Finishing the job will take hard diplomatic negotiating to get the rest of the world to join the effort. It will take a basic change in the Bush administration’s hard-nosed insistence on keeping control, even in the face of its major failure to plan for the aftermath of conventional warfare. It will require the US to ameliorate the neoconservative vision of an imperial US dominance of the Middle East, based on overwhelming conventional military presence.  One argument for a one-term Bush presidency is that a new president would be better able to bring the Iraq adventure to a successful conclusion because he or she would not feel obliged to rationalize how and why we got there. 

All three of these issues involve us in hard work with nation states. But none of them involves us in war with those states. So, ironically, Bush’s traditionalist notion that nation states are at the center of our defense against terrorists contains an element of truth. He is wrong, however, when he thinks only in terms of waging war over them.   

We have vastly more to do than to deal with Israel-Palestine, Saudi Arabia, and Iraq.  George Soros is spending his millions trying to encourage people at the ground level to see the value of opening their societies. The American government might learn something from Soros’s motives and experience since he began his foundations in 1993. Perhaps it would see that mere image-polishing in Arab countries won’t suffice—that is essentially the job description of Margaret D. Tutwiler, under secretary of state-designate for public diplomacy.  The global community is in desperate need of a purposeful and substantive engagement of ideas between people of the West and people of the vast Muslim world. Americans should be leading that engagement, not warping it into military form and justifying it through a public relations campaign. 

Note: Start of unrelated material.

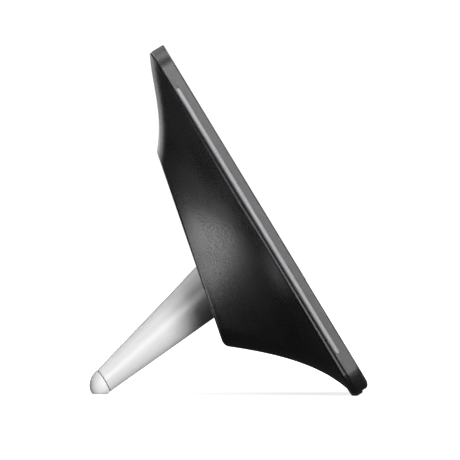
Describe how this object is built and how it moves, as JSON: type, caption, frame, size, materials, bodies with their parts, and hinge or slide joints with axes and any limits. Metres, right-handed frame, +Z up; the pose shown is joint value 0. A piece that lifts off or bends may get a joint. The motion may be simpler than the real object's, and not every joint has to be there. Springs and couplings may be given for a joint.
{
  "type": "digital photo frame",
  "caption": "Tabletop digital photo frame: slim rounded bezel, flared rear cover and a tapered cone leg that twists out of a bayonet socket.",
  "frame": {"origin": "on the table, under the middle of the bounding box, in the standing pose", "axes": "+Z up; the screen faces -Y and leans back 31.24 degrees; the leg reaches back towards +Y; +X is the side with the sockets"},
  "size_m": [0.215, 0.1208, 0.1513],
  "materials": {
    "bezel_paint": "satin, fine grain",
    "trim_grey": "satin",
    "window_clear": "polished",
    "mat_black": "gloss",
    "lcd_glass": "polished, screen off",
    "cover_plastic": "satin, fine texture",
    "leg_silver": "satin",
    "tip_rubber": "soft matt",
    "foot_rubber": "matt",
    "button_rubber": "satin",
    "socket_plastic": "satin",
    "board_green": "solder mask",
    "chip_black": "matt",
    "ferrite_grey": "matt",
    "ribbon_amber": "gloss",
    "backlight_white": "satin",
    "sheet_steel": "zinc plated",
    "screw_steel": "zinc plated",
    "socket_metal": "nickel plated",
    "spring_steel": "polished",
    "capacitor_can": "satin",
    "cell_steel": "polished"
  },
  "bodies": {
    "head": {"front_bezel": "bezel_paint", "trim_strip_left": "trim_grey", "trim_strip_right": "trim_grey", "front_window": "window_clear", "picture_mat": "mat_black", "lcd_panel": "lcd_glass", "backlight_unit": "backlight_white", "screen_bracket": "sheet_steel", "main_board": "board_green", "processor": "chip_black", "memory_chip_1": "chip_black", "memory_chip_2": "chip_black", "power_inductor": "ferrite_grey", "capacitor_1": "capacitor_can", "capacitor_2": "capacitor_can", "cell_holder": "socket_plastic", "coin_cell": "cell_steel", "display_connector": "socket_plastic", "display_cable": "ribbon_amber", "card_slot": "socket_metal", "usb_socket": "socket_metal", "power_jack": "socket_plastic", "rear_cover": "cover_plastic", "key_board": "board_green", "leg_socket": "socket_plastic", "detent_spring": "spring_steel", "foot_left": "foot_rubber", "foot_right": "foot_rubber", "board_screw_1": "screw_steel", "case_screw_1": "screw_steel", "board_screw_2": "screw_steel", "case_screw_2": "screw_steel", "board_screw_3": "screw_steel", "case_screw_3": "screw_steel", "board_screw_4": "screw_steel", "case_screw_4": "screw_steel", "socket_screw_1": "screw_steel", "socket_screw_2": "screw_steel", "socket_screw_3": "screw_steel", "switch_power": "socket_metal", "switch_menu": "socket_metal", "switch_ok": "socket_metal", "switch_up": "socket_metal", "switch_down": "socket_metal", "switch_previous": "socket_metal", "switch_next": "socket_metal"},
    "leg": {"leg_cone": "leg_silver", "leg_tip": "tip_rubber", "leg_spigot": "socket_plastic", "leg_screw": "screw_steel"},
    "power_key": {"button_power": "button_rubber"},
    "menu_key": {"button_menu": "button_rubber"},
    "ok_key": {"button_ok": "button_rubber"},
    "up_key": {"button_up": "button_rubber"},
    "down_key": {"button_down": "button_rubber"},
    "previous_key": {"button_previous": "button_rubber"},
    "next_key": {"button_next": "button_rubber"}
  },
  "joints": [
    {"name": "leg_turn", "type": "hinge", "parent": "head", "child": "leg", "pos_m": [0, 0.00968, 0.04423], "axis": [0, 0.9455, -0.3255], "range_deg": [0, 60]},
    {"name": "power_press", "type": "slide", "parent": "head", "child": "power_key", "axis": [0, -0.9455, 0.3255], "range_m": [0, 0.0004], "stiffness_N_per_m": 400, "springref_m": -0.0002},
    {"name": "menu_press", "type": "slide", "parent": "head", "child": "menu_key", "axis": [0, -0.9455, 0.3255], "range_m": [0, 0.0004], "stiffness_N_per_m": 400, "springref_m": -0.0002},
    {"name": "ok_press", "type": "slide", "parent": "head", "child": "ok_key", "axis": [0, -0.9455, 0.3255], "range_m": [0, 0.0004], "stiffness_N_per_m": 400, "springref_m": -0.0002},
    {"name": "up_press", "type": "slide", "parent": "head", "child": "up_key", "axis": [0, -0.9455, 0.3255], "range_m": [0, 0.0004], "stiffness_N_per_m": 400, "springref_m": -0.0002},
    {"name": "down_press", "type": "slide", "parent": "head", "child": "down_key", "axis": [0, -0.9455, 0.3255], "range_m": [0, 0.0004], "stiffness_N_per_m": 400, "springref_m": -0.0002},
    {"name": "previous_press", "type": "slide", "parent": "head", "child": "previous_key", "axis": [0, -0.9455, 0.3255], "range_m": [0, 0.0004], "stiffness_N_per_m": 400, "springref_m": -0.0002},
    {"name": "next_press", "type": "slide", "parent": "head", "child": "next_key", "axis": [0, -0.9455, 0.3255], "range_m": [0, 0.0004], "stiffness_N_per_m": 400, "springref_m": -0.0002}
  ]
}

And the American president somehow needs to recapture the moral authority to speak persuasively for civility in the world. John Kennedy, for all his faults, managed to have such a voice in the world. Globalization is a reality. It is not fanciful to think today of leaders who might speak to the global community. Would that America could produce one.


 

 

 

quagmire

DELIVER US FROM “QUAGMIRE”

(12 November 2003)

Webster’s says that “quag”—as in “quagmire”—has an unknown origin.  That seems fitting when you think about the feeling of being in a quagmire.  You’re in “soft wet miry land that shakes or yields under the foot.”  You can’t easily get out.

The US government keeps insisting that Iraq has not become a quagmire.  Things are going better than they seem, according to Bush and Rumsfeld.  The good news is not being reported.

Maybe so.

However, as a citizen trying to sort out what my country is doing, I have a miry feeling.

--I didn’t think preemptive invasion was right, but once we were in Iraq, I agreed that we couldn’t get out without “finishing the job,” however we defined it.

--But we can’t go on like this.  Explosions multiply, our helicopters go down, and our casualty count keeps rising.  The writing of an Iraqi constitution is going too slowly.  The Iraqi Governing Council has lapsed into ineffectiveness.  The US is looking in vain for help from our (erstwhile) friends.  The selection of American corporations for reconstruction contracts smells rancid.  Our forces spend more time defending themselves against Iraq’s new terrorists and less on the rebuilding of the nation.

--President Bush and his people are expending much energy defending what they did.  Bush agilely finds new reasons for our presence in Iraq as old ones become unpersuasive.  But they have an ex post facto flavor.  I wish he could direct some of that energy at mounting domestic problems.

--His Democratic opponents are just as energetically advancing glib solutions for finishing our adventures in Iraq without sounding very convincing.

--With so much riding on Iraq, domestic policy and larger international policy seem to be adrift.

--The US seems to be doing little to turn the tide of world opinion in our favor.  As Peter Grier in The Christian Science Monitor (17 Oct 03) said, “Two years into the war on terrorism, the US and the Arab world are as estranged as ever, and appear to be drifting further and further apart.”  Much of the Western world, at the same time, looks upon us with fear or loathing because of our strut.

--On top of all that, the Republicans and their media hawks (e.g., Ann Coulter, the wicked witch of the right) have made it thinkable to pin the label of disloyalty (nay, none would dare to call it less than treason, if Coulter could have her way) on just about anyone who criticizes the Commander-in-Chief’s judgment.  If you say that Bush policies give you a feeling of being “mired” down, watch out—somebody might call you at least a coward if not a traitor.  That’s enough to make your miry feeling even worse.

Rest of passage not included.